The deployment of Greek Fire evolved over time, so it's best to look at first hand accounts to see the description of how it was used. It does appear that it was used from a tubular projector, which the Greeks referred to as a siphōn. Anne Komnene gives a contemporary account describing a siphōn in the shape of a lion's head. "on the prow of each ship he had a head fixed of a lion or other land-animal, made in brass or iron with the mouth open and then gilded over, so that their mere aspect was terrifying. And the fire which was to be directed against the enemy through tubes he made to pass through the mouths of the beasts, so that it seemed as if the lions and the other similar monsters were vomiting the fire." Not every ship had a lion shaped siphon, but the function of a brass or bronze to project fire is common amongst contemporary sources.

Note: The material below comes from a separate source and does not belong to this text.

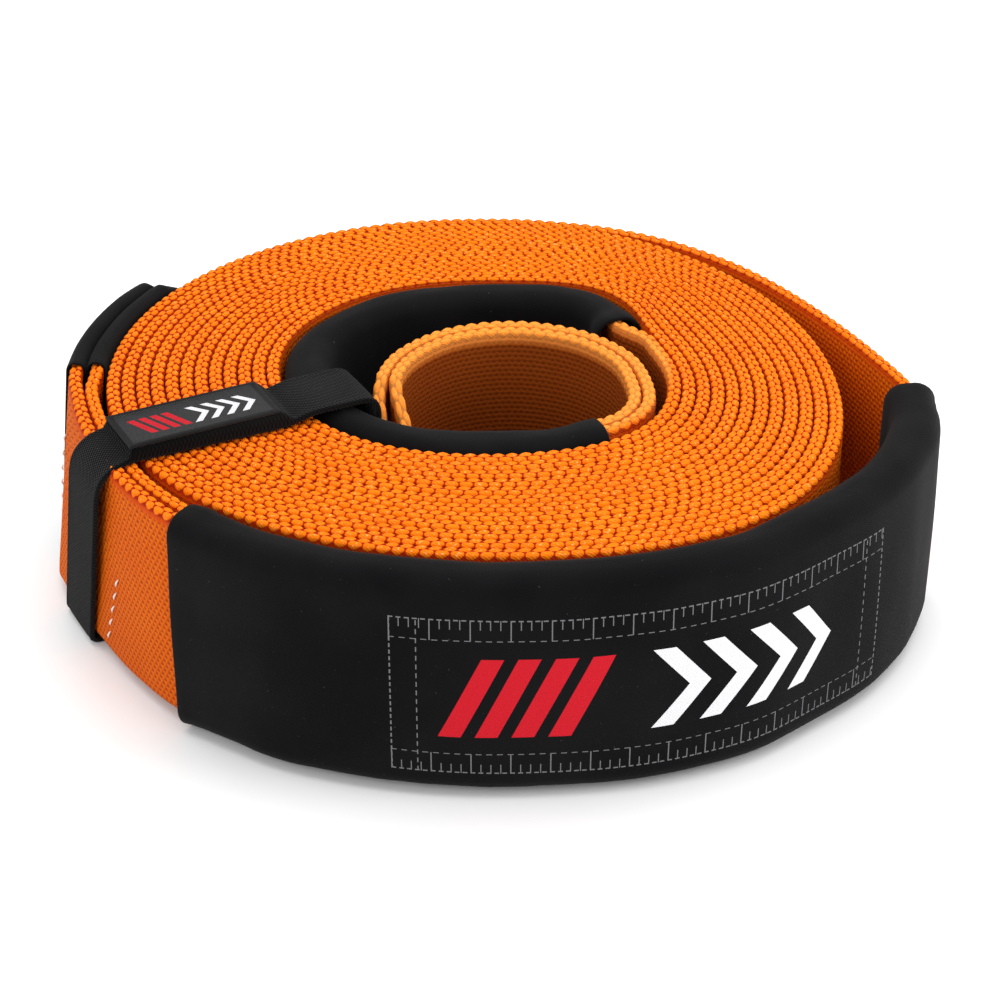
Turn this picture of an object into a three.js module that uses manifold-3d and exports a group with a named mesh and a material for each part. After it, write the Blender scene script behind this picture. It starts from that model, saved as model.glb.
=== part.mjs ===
// Tow strap, rolled up: flat woven webbing with a sewn eye at each end, wear
// sleeves, and a hook-and-loop keeper that holds the roll together.
// Units are millimetres, +Z is up, and the roll lies on its side edge.
import * as THREE from 'three';
import { mergeVertices } from 'three/addons/utils/BufferGeometryUtils.js';
import Module from 'manifold-3d';

const wasm = await Module();
wasm.setup();

// Webbing
const webbingWidth = 75;
const webbingThickness = 4.8;
const sewnThickness = 2 * webbingThickness + 0.1;
const turnPitch = 5.08;
const turns = 12;
const rollSides = 48;
const grooveDepth = 1.6;
const grooveWidth = 1.5;

// Clearances
const fit = 0.3;
const nestGap = 0.8;

// Wear sleeves
const frontSleeveThickness = 18;
const frontSleeveWall = 2.9;
const innerSleeveThickness = 17;
const innerSleeveWall = 2;
const sleeveCorner = 6;
const sleeveStep = 14;
const webbingStep = 9;
const sewnOverlap = 12;

// Eyes: the webbing narrows to its folded width inside each eye sleeve
const eyeWidth = 38;
const eyeSleeveWall = 1.2;
const eyeSleeveCorner = 3;
const eyeTaperLength = 55;
const eyeTipRadius = 7.6;
const eyeTipLength = 20;
const eyeStation = 16;
const eyeStep = 12;
const eyeCrowding = 0.6;
const eyeMouthStation = 3;

// Keeper
const keeperWidth = 26;
const keeperThickness = 2;
const keeperCorner = 3;
const keeperSlopeStart = 11;
const keeperSlopeEnd = 19;
const tabLength = 60;
const tabThickness = 3.4;
const labelLength = 54;
const labelWidth = 24;
const labelThickness = 1.2;

// Heights: the front sleeve, the eyes and the keeper rest on the floor, and
// the keeper passes under the inner sleeve and the roll
const innerSleeveBottom = keeperThickness + fit;
const webbingBottom = innerSleeveBottom + innerSleeveWall + fit;
const webbingTop = webbingBottom + webbingWidth;
const innerSleeveTop = webbingTop + fit + innerSleeveWall;
const frontSleeveTop = webbingTop + fit + frontSleeveWall;
const eyeBottom = eyeSleeveWall + fit;
const eyeLegThickness = webbingThickness + 2 * (eyeSleeveWall + fit);
const eyeLegOffset = eyeLegThickness / 2 + fit;
const eyeHalf = eyeLegOffset + eyeLegThickness / 2;

// Plan of the roll about its middle: azimuths in degrees, +X is 0, +Y is 90
const boreRadius = 66.2;
const rollRadius = boreRadius + turns * turnPitch;
const degree = Math.PI / 180;

function bump(azimuth, centre, width) {
  const away = ((azimuth - centre + 900) % 360) - 180;
  return Math.exp(-((away / width) ** 2));
}

// The bore sits a little to the back, and is pressed out of round by the ends
// of the inner sleeve
function boreEdge(azimuth) {
  const shift = 3.8 * Math.cos((azimuth - 105) * degree);
  return boreRadius + shift + 9 * bump(azimuth, -38, 32) + 9.5 * bump(azimuth, 52, 22);
}

// The outside bulges at the front right, and is slack at the back right, where
// the last turn has come away
function rollEdge(azimuth) {
  return rollRadius + 13 * bump(azimuth, -45, 30) - 5.5 * bump(azimuth, 32, 38);
}

function innerSleeveLine(azimuth) {
  return boreEdge(azimuth) - nestGap - innerSleeveThickness / 2;
}

function frontSleeveLine(azimuth) {
  return rollEdge(azimuth) + nestGap + frontSleeveThickness / 2;
}

function outerEyeLine(azimuth) {
  return rollEdge(azimuth) + nestGap + eyeHalf;
}

function polar(azimuth, radius) {
  return new THREE.Vector2(radius * Math.cos(azimuth * degree), radius * Math.sin(azimuth * degree));
}

// A smooth route through plan points
function routeThrough(points) {
  const corners = points.map((point) => new THREE.Vector3(point.x, point.y, 0));
  const curve = new THREE.CatmullRomCurve3(corners, false, 'centripetal');
  curve.arcLengthDivisions = 4000;
  return curve;
}

// How far along a route the spot nearest to a plan point is
function distanceTo(route, point) {
  const samples = 2000;
  const spots = route.getSpacedPoints(samples);
  const gaps = spots.map((spot) => Math.hypot(spot.x - point.x, spot.y - point.y));
  return (gaps.indexOf(Math.min(...gaps)) / samples) * route.getLength();
}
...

Due to the military advantage the weapon gave the Byzantines, the creators of the weapons knew that it must be kept a secret. I like to think of it as a Byzantine Manhattan Project, the weapon was so powerful that it's creation must be kept secret to prevent others from learning how to construct it. Historians and scientists today still lack certainty in its creation. It has been proposed that the fire was created as an amalgamation of pine resin, naphtha, quicklime, calcium, phosphate, sulfur and niter. Titus Livy, a Roman historian described a priestess dipping fire into water that did not extinguish. His explnaiton was that the fire was a combonation of "sulphur mixed with lime." The technology today certainly exist to recreate a Greek Fire like substance, for example Napalm could be considered a modern day Greek Fire, but historians are perplexed as to how the Byzantines were able to create such a weapon and deploy it, given the technological and scientitfic understandings of the time period.